I agree with you on some of the fish. The purple light they use brings out the color of the greens and oranges, but I feel like it subdues the color of the red/blue/purple. The red one in particular. Under normal light it looks hot pink, under those lights it looks red.

mermaidwannabe
10-03-2012, 11:50 PM
Sort of like putting a colored filter over a camera lens.
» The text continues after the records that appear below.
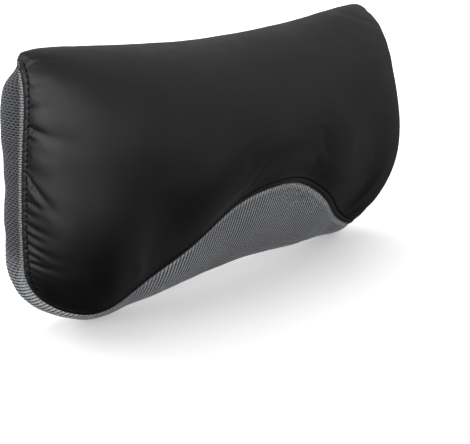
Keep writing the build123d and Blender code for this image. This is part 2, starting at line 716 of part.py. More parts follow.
def bracket_bolts():
    bolts = []
    for x, z in BRACKET_BOLTS:
        bolt = cyl_y(x, z, 3.0, -54.0, BOLT_FLANGE_Y)
        head = cyl_y(x, z, 5.0, BOLT_FLANGE_Y, -39.2)
        bolt += fillet(head.edges().group_by(Axis.Y)[-1], 1.2)
        bolt -= Pos(x, 0, z) * prism_y(hexagon(4.0), -41.2, -39.0)
        bolts.append(bolt)
    return bolts


def bracket_washers():
    return [cyl_y(x, z, 6.0, BOLT_FLANGE_Y - 1.05, BOLT_FLANGE_Y - 0.05)
            - cyl_y(x, z, 3.2, -44, -42) for x, z in BRACKET_BOLTS]


def tee_nuts():
    nuts = []
    for x, z in BRACKET_BOLTS:
        nut = cyl_y(x, z, 4.0, BOARD_Y0, -47.2)
        nut += cyl_y(x, z, 9.5, BOARD_Y0 - 1.5, BOARD_Y0 - 0.05)
        nut += cyl_y(x, z, 4.0, BOARD_Y0 - 0.1, BOARD_Y0)
        nuts.append(nut - cyl_y(x, z, 3.05, -60, -40))
    return nuts


def backing_board():
    board = block(-BOARD_HX, BOARD_HX, BOARD_Y0, BOARD_Y1, pad_z(BOARD_Z0), pad_z(BOARD_Z1))
    board = round_y_edges(board, 28)
    for x, z in BRACKET_BOLTS:
        board -= cyl_y(x, z, 4.05, -60, -40)
    for x, z in BEZEL_POSTS:
        board -= cyl_y(x, z, 1.75, -52, -45)
    return board


def tilt_bumpers():
    bumpers = []
    for side in SIDES:
        bumper = cyl_y(side * 22, pad_z(22), 7.0, BOARD_Y1, RAIL_Y0 - 0.15)
        bumpers.append(fillet(bumper.edges().group_by(Axis.Y)[-1], 2.0))
    return bumpers


# ---------------------------------------------------------------- pocket bezel
def pocket_bezel():
    """Rim on the rear panel, with walls and screw posts down to the board."""
    foot_y = BOARD_Y1 + 0.1
    rim = round_y_edges(window_block(16, REAR_Y, REAR_Y + 2.5), 9)
    rim = fillet(rim.faces().sort_by(Axis.Y)[-1].edges(), 1.2)
    bezel = rim + round_y_edges(window_block(2, foot_y, REAR_Y + 1), 6)
    for x, z in BEZEL_POSTS:
        bezel += cyl_y(x, z, 3.8, foot_y, REAR_Y + 0.5)
    bezel -= round_y_edges(window_block(0, -60, 0), 4)
    for x, z in BEZEL_POSTS:
        bezel -= cyl_y(x, z, 1.9, -50, -10)
        bezel -= cone_y(x, z, 1.9, 3.9, REAR_Y + 0.7, REAR_Y + 2.5)
    return bezel


def bezel_screws():
    """Countersunk screws with a cross recess."""
    screws = []
    for x, z in BEZEL_POSTS:
        screw = cyl_y(x, z, 1.7, -51.5, REAR_Y + 0.9)
        screw += cone_y(x, z, 1.7, 3.5, REAR_Y + 0.75, REAR_Y + 2.35)
        for hx, hz in ((2.4, 0.4), (0.4, 2.4)):
            screw -= block(x - hx, x + hx, REAR_Y + 1.5, REAR_Y + 3, z - hz, z + hz)
        screws.append(screw)
    return screws


# ---------------------------------------------------------------- zip
ZIP_MID = pad_z(ZIP_Z)
SLIDER_X = -ZIP_HX + 14.0    # slider rests at the closed end


def zip_block(x0, x1, y0, y1, half_z):
    """Block centred on the zip's height, y measured from the pad's rear face."""
    return block(x0, x1, REAR_Y + y0, REAR_Y + y1, ZIP_MID - half_z, ZIP_MID + half_z)


def zip_chain():
    chain = zip_block(-ZIP_HX, ZIP_HX, 0.05, 0.75, 6)
    ridge = [(0.7, -1.7), (1.7, -1.5), (2.1, -0.8), (2.1, 0.8), (1.7, 1.5), (0.7, 1.7)]
    chain += prism_x([(REAR_Y + y, ZIP_MID + z) for y, z in ridge], -ZIP_HX + 2, ZIP_HX - 2)
    for side in SIDES:    # end stops
        x = side * (ZIP_HX - 3)
        chain += zip_block(x - 1.2, x + 1.2, 0.7, 2.5, 2.4)
    return chain


def zip_slider():
    slider = round_y_edges(zip_block(SLIDER_X - 5.5, SLIDER_X + 5.5, 0.9, 3.6, 3.6), 1.6)
    slider -= zip_block(SLIDER_X - 8, SLIDER_X + 8, 0.5, 2.3, 2.0)
    bridge = zip_block(SLIDER_X - 2.6, SLIDER_X + 2.6, 3.4, 6.2, 0.9)
    bridge -= zip_block(SLIDER_X - 1.5, SLIDER_X + 1.5, 3.6, 5.3, 2)
    return slider + bridge


def zip_puller():
    """Pin along Z inside the slider's bridge, two arms and a plate with a hole."""
    y, half_z = 4.45, 2.6
    y0, y1 = y - 0.5, y + 0.5
    puller = cyl_z(SLIDER_X, REAR_Y + y, 0.7, ZIP_MID - half_z, ZIP_MID + half_z)
    arms = [block(SLIDER_X - 0.3, SLIDER_X + 4.2, REAR_Y + y0, REAR_Y + y1,
                  ZIP_MID + z0, ZIP_MID + z1) for z0, z1 in both_sides(1.5, half_z)]
    plate = zip_block(SLIDER_X + 3.8, SLIDER_X + 25, y0, y1, half_z)
    plate = fillet(plate.edges().filter_by(Axis.Y).group_by(Axis.X)[-1], 2.2)
    plate -= cyl_y(SLIDER_X + 21, ZIP_MID, 1.2, -30, 0)
    return puller + (arms[1] + arms[0]) + plate


# Each file takes the name of the function that builds its piece.
for make in (
    leather_cover, mesh_gusset, rear_panel, foam_core, fibre_wadding,
    mount_plate, slider_block, block_screws,
    release_button, button_return_spring, latch_bolt, latch_spring,
    rail_channel, rack_strip, rack_rivets, rail_end_stops,
    pivot_spacer, friction_washers, pad_bracket, pivot_bolt, disc_springs, lock_nut,
    bracket_bolts, bracket_washers, tee_nuts, backing_board, tilt_bumpers,
    pocket_bezel, bezel_screws, zip_chain, zip_slider, zip_puller,
):
    save(make.__name__, make())
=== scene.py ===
"""Stuffed pad on a sliding, tilting mount: soft parts, materials, floor, lights and camera.

X runs across the pad, -Y is its front and +Z is up. Lengths are in millimetres and become
metres when a mesh is made. The pad's heights are its own: PAD_Z is added to them then.
"""
import math
from contextlib import contextmanager

import bmesh
import bpy
import numpy as np
from mathutils import Matrix, Vector
from mathutils.kdtree import KDTree


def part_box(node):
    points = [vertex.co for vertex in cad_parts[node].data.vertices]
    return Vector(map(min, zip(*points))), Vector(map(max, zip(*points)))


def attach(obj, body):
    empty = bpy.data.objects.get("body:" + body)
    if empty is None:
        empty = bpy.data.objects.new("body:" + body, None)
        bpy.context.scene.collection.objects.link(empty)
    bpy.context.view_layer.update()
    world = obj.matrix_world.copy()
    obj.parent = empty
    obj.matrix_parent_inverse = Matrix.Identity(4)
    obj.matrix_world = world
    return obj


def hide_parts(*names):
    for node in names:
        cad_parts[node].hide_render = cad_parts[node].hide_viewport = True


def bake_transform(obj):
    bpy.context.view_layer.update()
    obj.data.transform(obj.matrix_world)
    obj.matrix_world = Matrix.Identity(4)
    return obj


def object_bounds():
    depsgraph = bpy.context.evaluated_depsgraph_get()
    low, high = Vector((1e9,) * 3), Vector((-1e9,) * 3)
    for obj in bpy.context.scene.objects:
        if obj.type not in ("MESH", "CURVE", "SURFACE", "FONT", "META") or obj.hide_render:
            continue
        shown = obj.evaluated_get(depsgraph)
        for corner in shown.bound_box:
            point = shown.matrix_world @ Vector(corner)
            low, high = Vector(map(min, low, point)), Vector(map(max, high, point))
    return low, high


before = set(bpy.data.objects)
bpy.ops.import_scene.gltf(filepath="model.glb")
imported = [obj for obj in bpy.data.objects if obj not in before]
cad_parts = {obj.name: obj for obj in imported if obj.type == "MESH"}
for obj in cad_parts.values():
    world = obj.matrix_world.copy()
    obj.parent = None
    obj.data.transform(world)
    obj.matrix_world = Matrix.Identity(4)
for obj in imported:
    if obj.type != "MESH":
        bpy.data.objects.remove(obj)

MM = 0.001
CAD_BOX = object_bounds()

# ---------------------------------------------------------------- pad dimensions
PAD_Z = -20.0                       # height of the pad's own zero
HALF_W, SIDE_BOW = 234.6, 4.3
Z_TOP, Z_LOW, CORNER_R = 105.1, -112.7, 51.7
LOW_SIDE = Z_LOW + CORNER_R         # where the straight side meets the lower corner
TIP_ROUND = 8.0                     # rounding of the two top corners
Y_SIDE, SIDE_LEAN = -37.2, -5.0
# the lower front edge, from the middle (0) to the side (1): height of the arch, and y
ARCH_AT = [0.0, 0.22, 0.42, 0.60, 0.78, 1.0]
ARCH = [88.1, 76.8, 48.3, 18.9, 0.9, 0.0]
ARCH_Y = [-109.2, -102.7, -94.9, -76.4, -65.4, Y_SIDE - SIDE_LEAN]
HORN, DIP = 1.8, 21.4               # rise of the top edge at its ends, sag of its middle
PILLOW_N, PILLOW_M = 3.34, 0.31     # exponents of the pillow's roundness across
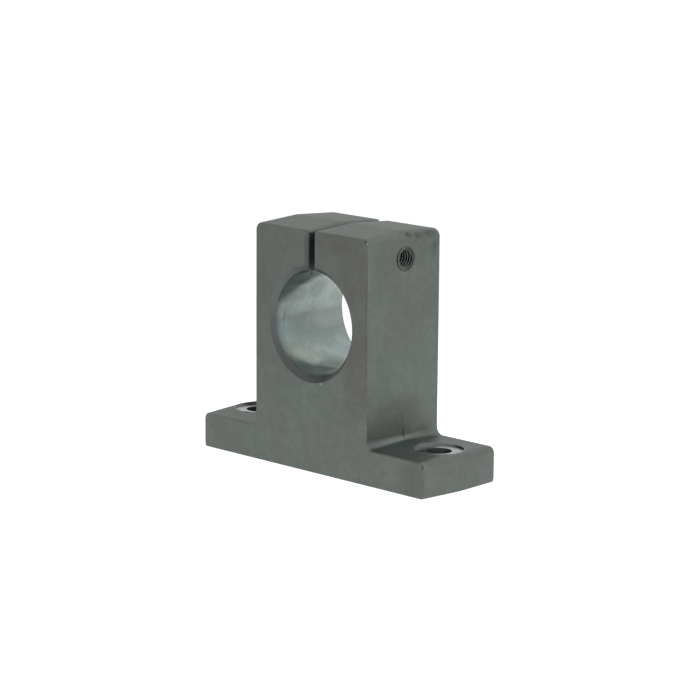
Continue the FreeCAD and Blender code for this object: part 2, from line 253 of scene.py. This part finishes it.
LIGHT_FILM = [
    ((-12.4, 6.4, 33.4), (3.0, 8.0, 4.4), 0.2),
]
COOL_FILM = [
    ((-11.9, -8.6, 31.2), (3.0, 3.4, 5.0), 0.45),
    ((-7.6, 5.4, 25.2), (3.0, 5.0, 3.0), 0.45),
    ((23.5, -5.0, 8.8), (8.0, 9.0, 1.2), 0.35),
    ((30.0, 2.0, 9.0), (12.0, 14.0, 1.2), 0.22),
]


def linear(hex_colour):
    """An sRGB hex colour as the four linear values that a shader takes."""
    levels = [int(hex_colour[place:place + 2], 16) / 255 for place in (1, 3, 5)]
    return tuple(c / 12.92 if c <= 0.04045 else ((c + 0.055) / 1.055) ** 2.4 for c in levels) + (1.0,)


def add(tree, kind, inputs=None, **settings):
    """Add one node with its settings, and set or link its inputs.

    An input takes a number, a vector, a hex colour, a socket, or a node for the output that it has
    in use.
    """
    made = tree.nodes.new(kind)
    for name, value in settings.items():
        setattr(made, name, value)
    for key, value in (inputs or {}).items():
        if isinstance(value, bpy.types.Node):
            value = next(output for output in value.outputs if output.enabled)
        if isinstance(value, bpy.types.NodeSocket):
            tree.links.new(value, made.inputs[key])
        else:
            made.inputs[key].default_value = linear(value) if isinstance(value, str) else value
    return made


def new_material(name):
    """An empty material: its tree, and the point being shaded in the frame's metres."""
    material = bpy.data.materials.new(name)
    material.use_nodes = True
    tree = material.node_tree
    tree.nodes.clear()
    return material, tree, add(tree, "ShaderNodeTexCoord").outputs["Object"]


def close_material(tree, finish):
    """Shade a material by one shader with these inputs."""
    shader = add(tree, "ShaderNodeBsdfPrincipled", finish)
    add(tree, "ShaderNodeOutputMaterial", {"Surface": shader})


def fade(tree, value, full, none):
    """One where the value lies beyond `full`, nought beyond `none`, a smooth step between them."""
    ends = {"Value": value, "From Min": none, "From Max": full}
    return add(tree, "ShaderNodeMapRange", ends, interpolation_type="SMOOTHSTEP")


def near(tree, place, centre, half, full, none):
    """A mask that is one up to `full` half sizes from a centre and nought past `none` of them.

    The offset is divided by the half size along each axis, so that unequal ones make an ellipsoid and
    endless ones a cylinder or a slab. Where `full` is the larger, the mask lies outside instead.
    """
    offset = add(tree, "ShaderNodeVectorMath", {0: place, 1: [value * MM for value in centre]},
                 operation="SUBTRACT")
    counted = add(tree, "ShaderNodeVectorMath", {0: offset, 1: [1 / (size * MM) for size in half]},
                  operation="MULTIPLY")
    distance = add(tree, "ShaderNodeVectorMath", {0: counted}, operation="LENGTH")
    return fade(tree, distance, full, none)


def beyond(tree, place, axis, full, none):
    """A mask along one axis, one past `full` millimetres and nought before `none`, either way round."""
    value = add(tree, "ShaderNodeSeparateXYZ", {0: place}).outputs[axis]
    return fade(tree, value, full * MM, none * MM)


def joined(tree, operation, *masks):
    """Masks joined by one operation, one after another."""
    total = masks[0]
    for mask in masks[1:]:
        total = add(tree, "ShaderNodeMath", {0: total, 1: mask}, operation=operation)
    return total


def painted(tree, below, coats):
    """Colours laid over one another in turn, each where its mask lies."""
    for mask, colour in coats:
        below = add(tree, "ShaderNodeMix", {0: mask, 6: below, 7: colour}, data_type="RGBA")
    return below


def levelled(tree, below, levels):
    """Numbers put in place of one another in turn, each where its mask lies."""
    for mask, level in levels:
        below = add(tree, "ShaderNodeMix", {0: mask, 2: below, 3: level}, data_type="FLOAT")
    return below


def mottle(tree, place, width, detail=2.0, rough=0.5, stretch=(1, 1, 1)):
    """Noise whose blobs are `width` millimetres across, drawn out along an axis where `stretch` is small."""
    spread = add(tree, "ShaderNodeMapping", {"Vector": place, "Scale": stretch})
    settings = {"Vector": spread, "Scale": 1 / (width * MM), "Detail": detail, "Roughness": rough}
    return add(tree, "ShaderNodeTexNoise", settings)


def marks(tree, place, table):
    """A mask over every mark of a table, each an ellipsoid that fades at its rim."""
    spots = [joined(tree, ALL, near(tree, place, centre, half, MARK_CORE, 1.0), share)
             for centre, half, share in table]
    return joined(tree, ANY, *spots)


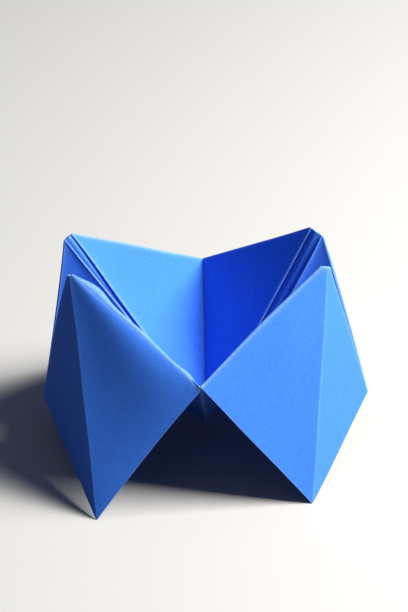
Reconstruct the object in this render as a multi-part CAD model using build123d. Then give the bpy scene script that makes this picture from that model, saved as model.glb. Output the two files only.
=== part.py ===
from build123d import *
import os
from math import acos, atan2, cos, hypot, sin, sqrt, tan
import numpy as np

# Paper fortune teller: one square sheet, folded twice to its centre and opened out.
#
# The sheet's sides are halved twice, so its creases lie on a grid of `cell` = side / 4.
# On the flat sheet, one quarter has these points, and the other three mirror it:
#   C (0, 0)  centre         M (1, 0) and (0, 1)  outer ends of the base's valleys
#   T (1, 1)  tip            E (2, 0) and (0, 2)  middles of the sheet's sides
#   R (2, 2)  raw corner     K (2, 1) and (1, 2)  halfway between E and R
# Round T lie eight half squares, four in each half of the quarter:
#   base (T, M, C), flap (T, M, E), facing (T, K, E) and wall (T, K, R).
# The flap lies on the base, on the mouth's side, and the facing lies on the flap, so E
# rests at C and K at M. The wall goes back over the folded edge T-M and closes a pocket
# for a finger. The part stands on its four raw corners R, with the tips T up. X runs
# across the open mouth. The origin is in the middle of the bounding box's underside.

# Driving sizes, in millimetres
SHEET_SIDE = 150.0        # the square sheet before folding
PAPER_THICKNESS = 0.08
LAYER_GAP = 0.05          # air between two layers that are folded flat on each other
TIP_HALF_SPREAD = 27.4    # a tip from the plane between the left and the right pair
TIP_HALF_PINCH = 7.5      # a tip from the plane between the front and the back pair
TIP_BLUNT = 0.9           # how far below its sharp point a tip is closed
RIDGE_RADIUS = 0.3        # the bends that run down from a tip to C and to R
FLAP_SETBACK = 0.3        # a flap's folded edge from the ridge beside it

# Facets in each kind of bend
FOLD_STEPS = 4
VALLEY_STEPS = 6
RIDGE_STEPS = 2

# A wrap ends with the facing until it has turned so far, as a cosine, and then with the wall
FAR_END_TURN = 0.7

cell = SHEET_SIDE / 4
pitch = PAPER_THICKNESS + LAYER_GAP
fold_radius = pitch / 2           # base to flap, and flap to facing
wrap_radius = 3 * pitch / 2       # facing to wall, round the fold from base to flap
base_valley_radius = 3 * pitch    # leaves room for the flap and the facings inside it
flap_valley_radius = 2 * pitch
CENTRE = Vector(0, 0, 0)


def turned(first, last, steps, bulge=None):
    """Unit vectors that turn from first to last, by way of bulge if that is given."""
    turn = acos(max(-1.0, min(1.0, first.dot(last))))
    side = bulge or last
    side = (side - first * first.dot(side)).normalized()
    return [first * cos(turn * k / steps) + side * sin(turn * k / steps)
            for k in range(steps + 1)]


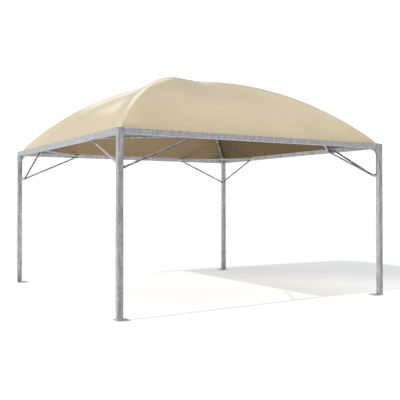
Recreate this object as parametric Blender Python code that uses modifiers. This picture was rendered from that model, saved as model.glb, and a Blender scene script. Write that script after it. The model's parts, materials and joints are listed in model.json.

I wonder how many purchasers of glos are disappointed when they get them home under their own tank's lighting, to find they aren't quite the shade they saw at the LFS and were expecting?

--mermaid
:ariel:

triplet 1
03-27-2014, 11:35 PM
Nice article; I have found that they now sell "Glofish tanks" - they are basically small tanks with blue lights on them. They also have Glofish rocks, which are black with various fluorescent colors mixed in. These look really great under blue lights, with or without Glofish.

talldutchie
03-28-2014, 09:05 AM
I've seen some of those glofish tanks. I'd recommend to avoid these if at all possible. Despite the colours it's still basically a danio and they really don't belong in something shorter than 2ft long.

Drew's_Fish_99
03-28-2014, 02:54 PM
+1 to talldutchie! I used to have some in my 20 gallon thinking they'd work well, they never did very well at all! They were either pacing the tank or hanging out in the back not moving. My advice would be get a decent size tank for them, go with black gravel, (I think black would make the fish pop more than the glow in the dark gravel.) and get a lot of glofish! They look very good in a big group! Also, if you can, I'd probably try to balance out the colors so there's not too much of one colored fish.